Speaking at home, ‘Lord Goddard’ said his wife resides in the caravan with her disabled mother – but she is “making arrangements” to have it moved following the court’s decision.

He said: “I’ve not done anything wrong myself, not personally.”

“The problem is, [my wife] has misinterpreted the law. It could have been dealt with a lot differently.

“She offered to put a fence up there, it would have been fenced off and you wouldn’t see anything – but the council wouldn’t allow it.

“I know Lillie’s not perfect, but it could have been resolved completely differently had people come up to her and spoken to her normally.”

Lord Goddard said Lady Lillie’s disabled mother – who also lived in the caravan – is going to be moved to another of their properties in the Swindon area once the caravan has been removed.

The newly employed coach driver claims the only ‘nightmare neighbour’ in his street is the woman who continuously reports everything he and Lady Goddard get up to.

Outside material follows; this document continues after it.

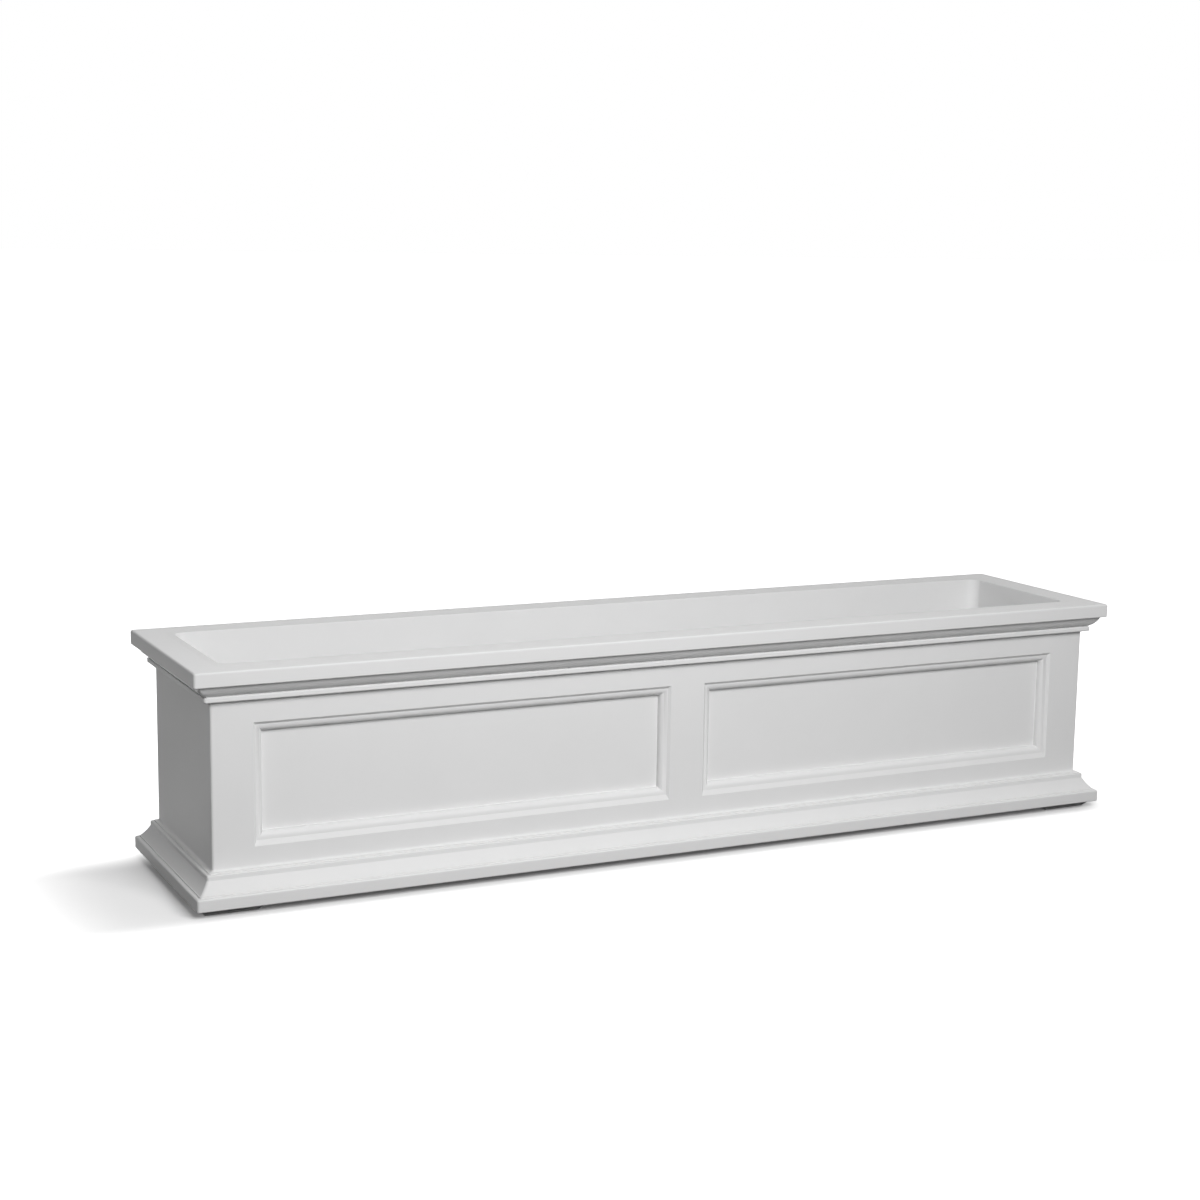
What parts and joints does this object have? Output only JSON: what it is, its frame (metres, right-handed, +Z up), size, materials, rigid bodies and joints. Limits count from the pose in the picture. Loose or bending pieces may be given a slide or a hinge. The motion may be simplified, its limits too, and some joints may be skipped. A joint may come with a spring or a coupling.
{
  "type": "window box",
  "caption": "Long white double-walled window box with a stepped cornice and base, recessed front panels and an open trough for soil.",
  "frame": {"origin": "centre of the footprint, on the floor", "axes": "+X along the length, towards the right as seen from the front, +Y towards the rear, +Z up"},
  "size_m": [1.2192, 0.2794, 0.2743],
  "materials": {
    "shell_white": "satin moulded polyethylene with a faint texture",
    "trough_white": "satin moulded polyethylene",
    "foot_white": "matt moulded plastic, scuffed below",
    "shelf_grey": "matt moulded plastic",
    "tube_grey": "smooth moulded plastic",
    "seal_rubber": "matt black rubber",
    "screw_steel": "bright zinc plating",
    "insert_brass": "turned brass"
  },
  "bodies": {
    "box": {"outer_shell": "shell_white", "inner_trough": "trough_white", "foot_front_left": "foot_white", "foot_front_right": "foot_white", "foot_rear_left": "foot_white", "foot_rear_right": "foot_white", "foot_screws": "screw_steel", "bracket_inserts": "insert_brass", "overflow_tube_left": "tube_grey", "overflow_tube_right": "tube_grey", "tube_grommet_left": "seal_rubber", "tube_grommet_right": "seal_rubber"},
    "shelf_left": {"soil_shelf_left": "shelf_grey"},
    "shelf_right": {"soil_shelf_right": "shelf_grey"}
  },
  "joints": [
    {"name": "shelf_left_lift", "type": "slide", "parent": "box", "child": "shelf_left", "axis": [0, 0, 1], "range_m": [0, 0.25]},
    {"name": "shelf_right_lift", "type": "slide", "parent": "box", "child": "shelf_right", "axis": [0, 0, 1], "range_m": [0, 0.25]}
  ]
}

Councillor Gary Sumner, the cabinet member for strategic infrastructure, transport and planning, said: “I am really pleased the court supported our application for an injunction as the caravan, and container before it, had been causing real issues for local residents.

“This has been a long, drawn out process which has been going on for many years and it is a shame we have had to go down the legal route to have the caravan removed.

“I look forward to seeing it finally taken away so residents can begin to put this whole episode behind them.”